BRIEF:
Beginning with the first line of the data below, extract each line up to and including the one containing "settings: its properties by name". Copy them exactly and add nothing.

COLLECTED MATERIAL:
## Start
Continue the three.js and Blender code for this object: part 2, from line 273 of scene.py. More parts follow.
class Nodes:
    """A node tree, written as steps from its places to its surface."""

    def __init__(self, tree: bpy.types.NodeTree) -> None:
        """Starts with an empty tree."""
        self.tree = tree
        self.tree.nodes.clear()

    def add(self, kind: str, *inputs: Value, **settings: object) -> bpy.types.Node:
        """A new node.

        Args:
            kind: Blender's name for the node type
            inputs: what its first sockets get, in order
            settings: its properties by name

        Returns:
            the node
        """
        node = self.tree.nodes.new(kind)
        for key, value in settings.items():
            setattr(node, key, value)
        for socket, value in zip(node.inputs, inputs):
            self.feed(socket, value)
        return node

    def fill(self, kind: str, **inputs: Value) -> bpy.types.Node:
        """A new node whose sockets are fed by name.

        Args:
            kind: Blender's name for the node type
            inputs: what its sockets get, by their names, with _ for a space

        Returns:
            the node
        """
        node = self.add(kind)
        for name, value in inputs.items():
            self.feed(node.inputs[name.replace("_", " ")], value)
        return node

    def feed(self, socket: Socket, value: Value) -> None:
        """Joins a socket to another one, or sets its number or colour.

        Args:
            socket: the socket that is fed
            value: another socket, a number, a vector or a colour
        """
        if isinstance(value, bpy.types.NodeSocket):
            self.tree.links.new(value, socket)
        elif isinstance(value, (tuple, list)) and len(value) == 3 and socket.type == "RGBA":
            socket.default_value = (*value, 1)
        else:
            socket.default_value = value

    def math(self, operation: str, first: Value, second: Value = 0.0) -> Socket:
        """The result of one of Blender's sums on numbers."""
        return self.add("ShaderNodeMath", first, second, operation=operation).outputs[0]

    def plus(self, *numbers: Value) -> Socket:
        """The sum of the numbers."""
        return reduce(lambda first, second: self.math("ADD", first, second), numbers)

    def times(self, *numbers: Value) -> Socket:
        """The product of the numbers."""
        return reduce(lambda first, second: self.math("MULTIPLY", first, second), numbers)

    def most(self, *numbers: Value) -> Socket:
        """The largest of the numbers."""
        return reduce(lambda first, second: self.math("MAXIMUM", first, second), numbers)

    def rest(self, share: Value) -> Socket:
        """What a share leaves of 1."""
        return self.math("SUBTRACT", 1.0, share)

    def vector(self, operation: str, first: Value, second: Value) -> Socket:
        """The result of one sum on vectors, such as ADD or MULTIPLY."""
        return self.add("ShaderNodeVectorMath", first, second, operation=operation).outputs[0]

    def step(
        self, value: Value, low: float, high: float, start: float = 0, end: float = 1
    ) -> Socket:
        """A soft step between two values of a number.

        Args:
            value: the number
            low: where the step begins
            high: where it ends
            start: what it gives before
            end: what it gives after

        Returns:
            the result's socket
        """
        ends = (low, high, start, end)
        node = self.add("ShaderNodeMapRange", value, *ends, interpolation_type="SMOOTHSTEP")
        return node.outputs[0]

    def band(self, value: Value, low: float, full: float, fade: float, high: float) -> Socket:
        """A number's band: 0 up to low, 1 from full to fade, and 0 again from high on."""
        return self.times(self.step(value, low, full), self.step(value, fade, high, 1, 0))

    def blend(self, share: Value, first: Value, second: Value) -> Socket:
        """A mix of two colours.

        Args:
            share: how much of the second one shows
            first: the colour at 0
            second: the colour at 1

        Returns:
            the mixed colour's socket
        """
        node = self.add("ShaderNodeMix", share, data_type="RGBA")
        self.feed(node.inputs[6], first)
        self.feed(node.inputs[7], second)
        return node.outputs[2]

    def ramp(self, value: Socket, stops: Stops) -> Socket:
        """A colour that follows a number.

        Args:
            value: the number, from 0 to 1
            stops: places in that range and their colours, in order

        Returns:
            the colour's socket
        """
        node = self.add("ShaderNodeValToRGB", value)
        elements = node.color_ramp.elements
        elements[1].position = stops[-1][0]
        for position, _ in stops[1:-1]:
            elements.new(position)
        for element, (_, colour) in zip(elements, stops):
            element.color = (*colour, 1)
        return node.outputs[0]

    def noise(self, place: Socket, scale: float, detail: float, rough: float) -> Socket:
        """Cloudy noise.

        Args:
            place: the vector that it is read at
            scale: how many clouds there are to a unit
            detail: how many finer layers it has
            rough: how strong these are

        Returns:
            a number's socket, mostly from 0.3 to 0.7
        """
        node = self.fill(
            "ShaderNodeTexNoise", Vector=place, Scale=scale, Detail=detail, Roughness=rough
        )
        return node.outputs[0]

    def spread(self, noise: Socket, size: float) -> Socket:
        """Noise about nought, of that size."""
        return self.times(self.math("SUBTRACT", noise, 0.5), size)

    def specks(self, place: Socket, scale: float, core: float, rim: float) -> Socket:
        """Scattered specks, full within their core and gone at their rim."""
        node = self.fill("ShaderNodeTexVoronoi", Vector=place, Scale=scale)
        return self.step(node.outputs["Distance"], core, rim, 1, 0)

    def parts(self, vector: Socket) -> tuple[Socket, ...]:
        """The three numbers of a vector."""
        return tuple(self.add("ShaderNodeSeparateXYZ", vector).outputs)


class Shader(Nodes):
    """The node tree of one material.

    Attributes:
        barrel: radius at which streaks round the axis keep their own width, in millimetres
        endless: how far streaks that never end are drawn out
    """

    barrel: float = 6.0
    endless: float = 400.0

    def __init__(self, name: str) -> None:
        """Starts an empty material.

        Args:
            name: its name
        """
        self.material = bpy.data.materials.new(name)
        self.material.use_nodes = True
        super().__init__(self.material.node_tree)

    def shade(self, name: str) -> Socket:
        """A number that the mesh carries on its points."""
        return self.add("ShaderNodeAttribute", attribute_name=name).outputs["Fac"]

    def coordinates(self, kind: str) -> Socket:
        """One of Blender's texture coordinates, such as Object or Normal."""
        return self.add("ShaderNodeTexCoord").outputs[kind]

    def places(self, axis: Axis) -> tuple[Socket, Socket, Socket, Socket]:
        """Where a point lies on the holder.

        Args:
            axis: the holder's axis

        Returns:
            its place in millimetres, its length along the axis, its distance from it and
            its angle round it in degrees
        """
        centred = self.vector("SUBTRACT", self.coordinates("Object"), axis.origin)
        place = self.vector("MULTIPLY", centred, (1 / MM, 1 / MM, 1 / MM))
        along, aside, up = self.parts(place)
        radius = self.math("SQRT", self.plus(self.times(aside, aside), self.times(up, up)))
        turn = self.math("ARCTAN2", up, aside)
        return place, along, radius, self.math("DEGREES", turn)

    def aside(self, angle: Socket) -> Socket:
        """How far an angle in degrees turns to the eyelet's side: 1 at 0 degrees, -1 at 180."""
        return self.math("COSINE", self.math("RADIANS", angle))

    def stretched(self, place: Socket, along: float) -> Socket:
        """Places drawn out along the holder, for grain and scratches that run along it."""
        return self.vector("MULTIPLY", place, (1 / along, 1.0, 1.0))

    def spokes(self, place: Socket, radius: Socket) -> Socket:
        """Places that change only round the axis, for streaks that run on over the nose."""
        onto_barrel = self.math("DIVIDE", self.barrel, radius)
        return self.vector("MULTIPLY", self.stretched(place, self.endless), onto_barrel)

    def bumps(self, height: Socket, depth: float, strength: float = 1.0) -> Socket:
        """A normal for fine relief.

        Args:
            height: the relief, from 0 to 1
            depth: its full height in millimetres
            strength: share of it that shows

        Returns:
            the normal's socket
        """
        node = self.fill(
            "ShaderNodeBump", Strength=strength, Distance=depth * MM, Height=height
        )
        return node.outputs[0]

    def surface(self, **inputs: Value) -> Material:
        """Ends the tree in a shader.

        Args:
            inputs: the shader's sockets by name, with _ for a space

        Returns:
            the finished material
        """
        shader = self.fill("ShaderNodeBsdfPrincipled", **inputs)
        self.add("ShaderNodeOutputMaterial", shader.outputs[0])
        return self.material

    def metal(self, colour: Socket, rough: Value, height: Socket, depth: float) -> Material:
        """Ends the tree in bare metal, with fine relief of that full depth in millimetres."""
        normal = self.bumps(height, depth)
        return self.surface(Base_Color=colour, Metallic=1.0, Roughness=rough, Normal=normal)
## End
FULL OUTPUT:
Continue the three.js and Blender code for this object: part 2, from line 273 of scene.py. More parts follow.
class Nodes:
    """A node tree, written as steps from its places to its surface."""

    def __init__(self, tree: bpy.types.NodeTree) -> None:
        """Starts with an empty tree."""
        self.tree = tree
        self.tree.nodes.clear()

    def add(self, kind: str, *inputs: Value, **settings: object) -> bpy.types.Node:
        """A new node.

        Args:
            kind: Blender's name for the node type
            inputs: what its first sockets get, in order
            settings: its properties by name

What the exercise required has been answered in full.